Miami - Hurricane Gustav barreled toward vulnerable Haiti on Tuesday and appeared set to become a "major" storm later in the week as it neared the Gulf of Mexico where the United States produces a large amount of oil and gas.

Hurricane Gustav
©REUTERS/NOAA/Handout
Hurricane Gustav is seen in a satellite image taken August 26, 2008.

The 7th storm of the 2008 Atlantic hurricane season had top sustained winds of 85 miles per hour (140 km per hour) by 5 a.m. EDT, making it a Category 1 hurricane on the five-step Saffir-Simpson scale of storm intensity, the U.S. National Hurricane Center said.

Gustav was likely to become a Category 2 storm before striking the southwestern peninsula of impoverished Haiti later on Tuesday and then move westward south of Cuba over deep warm waters that provide tropical cyclones with fuel.

"The official intensity forecast is increased and now calls for Gustav to be a major hurricane in the northwestern Caribbean sea," the Miami-based hurricane center said in a discussion item on the storm.
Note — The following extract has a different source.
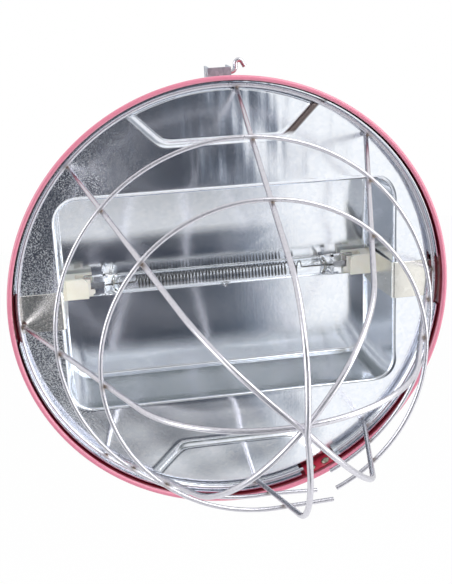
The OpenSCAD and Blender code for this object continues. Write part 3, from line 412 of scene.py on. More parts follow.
def rounded_run(points, radius, step=6.0):
    """A flat path through points, its corners rounded to radius, every step degrees."""
    points = [np.array(p, float) for p in points]
    path = [points[0]]
    for before, corner, after in zip(points, points[1:], points[2:]):
        u = (corner - before) / np.linalg.norm(corner - before)
        v = (after - corner) / np.linalg.norm(after - corner)
        turn = math.degrees(math.atan2(u[0] * v[1] - u[1] * v[0], float(u @ v)))
        side = 1 if turn > 0 else -1
        start = corner - u * radius * math.tan(math.radians(abs(turn)) / 2)
        centre = start + side * radius * np.array([-u[1], u[0]])
        first = math.degrees(math.atan2(*(start - centre)[::-1]))
        bend = arc(centre, radius, first, first + turn, max(2, round(abs(turn) / step)))
        path += [np.array(p) for p in bend]
    return path + [points[-1]]


# Geometry Nodes: wires, rivets and weld beads


def node_tree(name, inputs):
    tree = bpy.data.node_groups.new(name, "GeometryNodeTree")
    tree.interface.new_socket("Geometry", in_out="INPUT", socket_type="NodeSocketGeometry")
    for label, kind, value in inputs:
        socket = tree.interface.new_socket(label, in_out="INPUT", socket_type="NodeSocket" + kind)
        if value is not None:
            socket.default_value = value
    tree.interface.new_socket("Geometry", in_out="OUTPUT", socket_type="NodeSocketGeometry")
    return tree, tree.nodes.new("NodeGroupInput"), tree.nodes.new("NodeGroupOutput")


def chain(tree, start, *steps):
    """Adds nodes one after another along their first geometry sockets."""
    for node in steps:
        tree.links.new(start, node.inputs[0])
        start = node.outputs[0]
    return start


def wire_tree():
    """A round wire along an edge path, with its run along and around kept for patterns."""
    tree, given, out = node_tree(
        "wire_along_path",
        [("Diameter", "Float", 0.003), ("Sides", "Int", 16), ("Finish", "Material", None)],
    )
    new = tree.nodes.new
    radius = new("ShaderNodeMath")
    radius.operation = "MULTIPLY"
    radius.inputs[1].default_value = 0.5
    tree.links.new(given.outputs["Diameter"], radius.inputs[0])
    ring = new("GeometryNodeCurvePrimitiveCircle")
    tree.links.new(given.outputs["Sides"], ring.inputs["Resolution"])
    tree.links.new(radius.outputs[0], ring.inputs["Radius"])
    keep_turn = new("GeometryNodeStoreNamedAttribute")
    keep_turn.inputs["Name"].default_value = "turn"
    tree.links.new(new("GeometryNodeSplineParameter").outputs["Factor"], keep_turn.inputs["Value"])
    tree.links.new(ring.outputs["Curve"], keep_turn.inputs["Geometry"])
    keep_run = new("GeometryNodeStoreNamedAttribute")
    keep_run.inputs["Name"].default_value = "run"
    tree.links.new(new("GeometryNodeSplineParameter").outputs["Length"], keep_run.inputs["Value"])
    sweep = new("GeometryNodeCurveToMesh")
    sweep.inputs["Fill Caps"].default_value = True
    tree.links.new(keep_turn.outputs["Geometry"], sweep.inputs["Profile Curve"])
    paint = new("GeometryNodeSetMaterial")
    tree.links.new(given.outputs["Finish"], paint.inputs["Material"])
    end = chain(tree, given.outputs["Geometry"], new("GeometryNodeMeshToCurve"), keep_run, sweep,
                new("GeometryNodeRealizeInstances"), paint)
    tree.links.new(end, out.inputs["Geometry"])
    return tree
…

"Most indications are that Gustav will be an extremely dangerous hurricane in the northwestern Caribbean sea in a few days."

Category 3 and higher storms are called "major" hurricanes and are the most destructive. Hurricane Katrina was a monstrous Category 5 storm in the Gulf of Mexico in August 2005 before killing 1,500 people on the U.S. Gulf coast and devastating the city of New Orleans as a Category 3 storm.

Computer models used to forecast storm tracks indicated Gustav was likely to enter the Gulf of Mexico near the western tip of Cuba and then track northwest, toward areas where offshore platforms produce a quarter of U.S. crude oil and 15 percent of its natural gas.

Energy markets have watched Atlantic tropical storms and hurricanes closely since the hurricane seasons of 2004 and 2005, when a series of storms, including Katrina, severely disrupted production and sent oil prices to record levels.

TORRENTIAL RAIN THREAT

The more immediate threat was heavy rainfall in Haiti, a country of 9 million that is vulnerable to deadly mudslides and flash floods because its hillsides have been stripped of trees by people seeking charcoal for cooking fuel.

In 2004, Tropical Storm Jeanne was blamed for flooding that killed around 3,000 people. Spring floods earlier that year had already killed another 2,000 Haitians.

Gustav threatened the Caribbean nation with 5 to 7 inches of rain, with the possibility of up to 25 inches in isolated areas, the hurricane center said.

Hurricane alerts were issued for parts of the Dominican Republic, Haiti and Cuba. Dominican President Leonel Fernandez declared a partial state of emergency as the storm began dousing his country's southern coast.

Gustav was about 100 miles south-southeast of Port-au-Prince, the crowded Haitian capital, at 5 a.m. EDT and was moving toward the northwest at near 9 mph (15 kph).

Haiti was lashed last week by Tropical Storm Fay, the remnants of which were still causing flooding across the U.S. southeastern states. Fay may have killed more than 50 people in Haiti, including dozens missing after floodwaters swept a bus down a river.